**GIVEN PROBLEM**
Repeat the material exactly as it appears.

**DATA PROVIDED**

------------------------------------------------------------------------

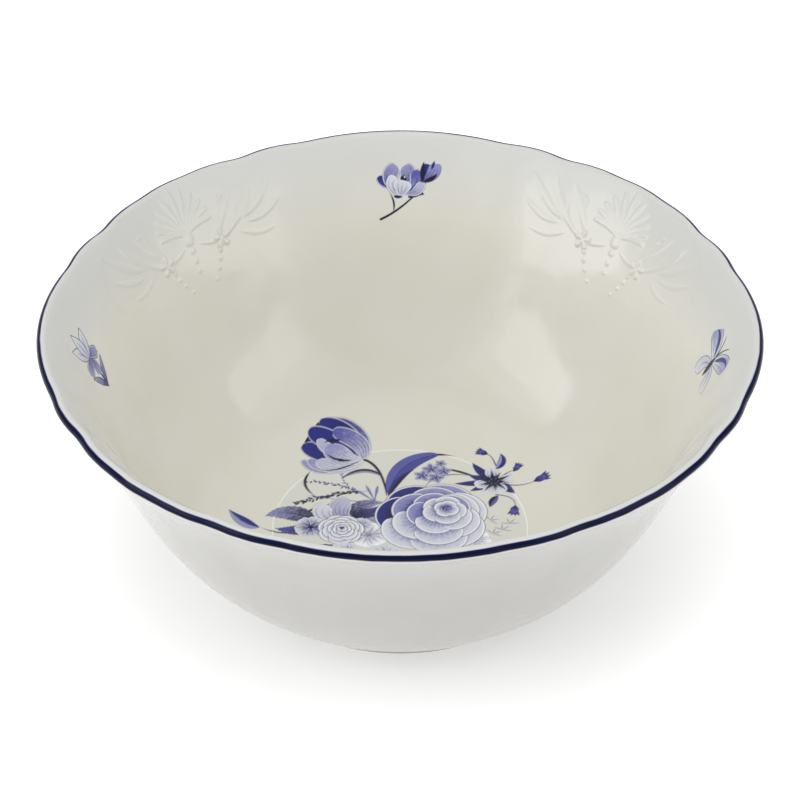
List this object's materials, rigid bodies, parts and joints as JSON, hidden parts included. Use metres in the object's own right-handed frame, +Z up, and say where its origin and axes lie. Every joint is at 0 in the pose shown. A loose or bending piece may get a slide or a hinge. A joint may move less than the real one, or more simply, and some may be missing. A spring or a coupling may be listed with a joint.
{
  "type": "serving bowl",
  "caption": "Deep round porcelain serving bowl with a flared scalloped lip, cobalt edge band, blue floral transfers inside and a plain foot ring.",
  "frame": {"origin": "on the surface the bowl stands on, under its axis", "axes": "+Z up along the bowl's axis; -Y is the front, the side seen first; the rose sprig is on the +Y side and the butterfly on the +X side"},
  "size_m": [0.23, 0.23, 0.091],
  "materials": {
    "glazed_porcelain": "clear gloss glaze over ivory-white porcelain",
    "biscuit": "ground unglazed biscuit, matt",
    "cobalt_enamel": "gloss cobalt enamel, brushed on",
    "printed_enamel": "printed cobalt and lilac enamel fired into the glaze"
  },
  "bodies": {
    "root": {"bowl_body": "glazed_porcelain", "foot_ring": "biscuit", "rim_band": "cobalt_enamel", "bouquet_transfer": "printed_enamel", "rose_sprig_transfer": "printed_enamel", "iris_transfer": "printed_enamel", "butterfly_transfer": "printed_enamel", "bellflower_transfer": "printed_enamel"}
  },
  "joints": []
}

------------------------------------------------------------------------

**RESULT**
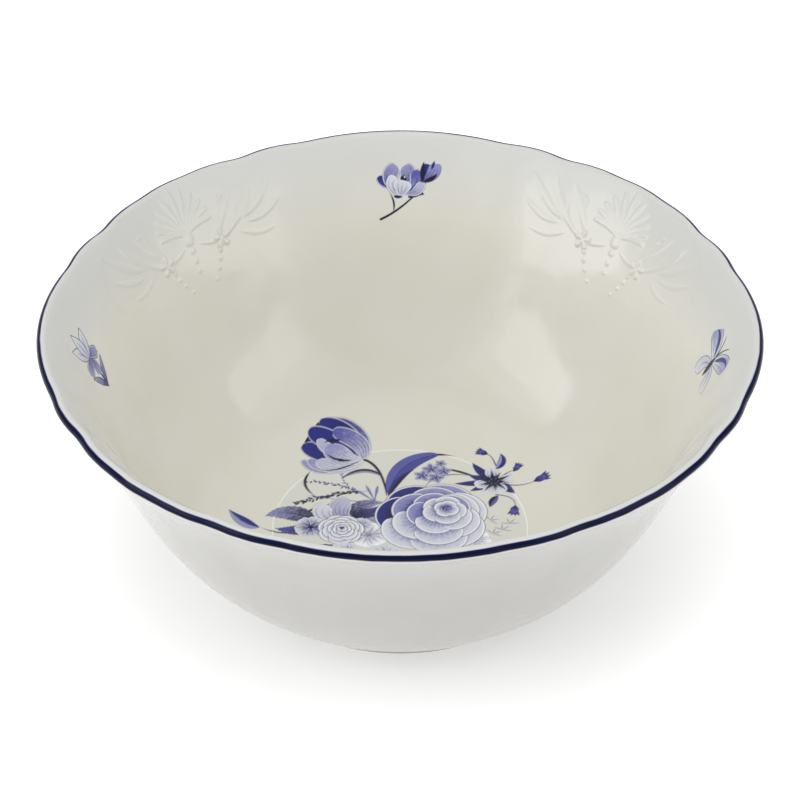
List this object's materials, rigid bodies, parts and joints as JSON, hidden parts included. Use metres in the object's own right-handed frame, +Z up, and say where its origin and axes lie. Every joint is at 0 in the pose shown. A loose or bending piece may get a slide or a hinge. A joint may move less than the real one, or more simply, and some may be missing. A spring or a coupling may be listed with a joint.
{
  "type": "serving bowl",
  "caption": "Deep round porcelain serving bowl with a flared scalloped lip, cobalt edge band, blue floral transfers inside and a plain foot ring.",
  "frame": {"origin": "on the surface the bowl stands on, under its axis", "axes": "+Z up along the bowl's axis; -Y is the front, the side seen first; the rose sprig is on the +Y side and the butterfly on the +X side"},
  "size_m": [0.23, 0.23, 0.091],
  "materials": {
    "glazed_porcelain": "clear gloss glaze over ivory-white porcelain",
    "biscuit": "ground unglazed biscuit, matt",
    "cobalt_enamel": "gloss cobalt enamel, brushed on",
    "printed_enamel": "printed cobalt and lilac enamel fired into the glaze"
  },
  "bodies": {
    "root": {"bowl_body": "glazed_porcelain", "foot_ring": "biscuit", "rim_band": "cobalt_enamel", "bouquet_transfer": "printed_enamel", "rose_sprig_transfer": "printed_enamel", "iris_transfer": "printed_enamel", "butterfly_transfer": "printed_enamel", "bellflower_transfer": "printed_enamel"}
  },
  "joints": []
}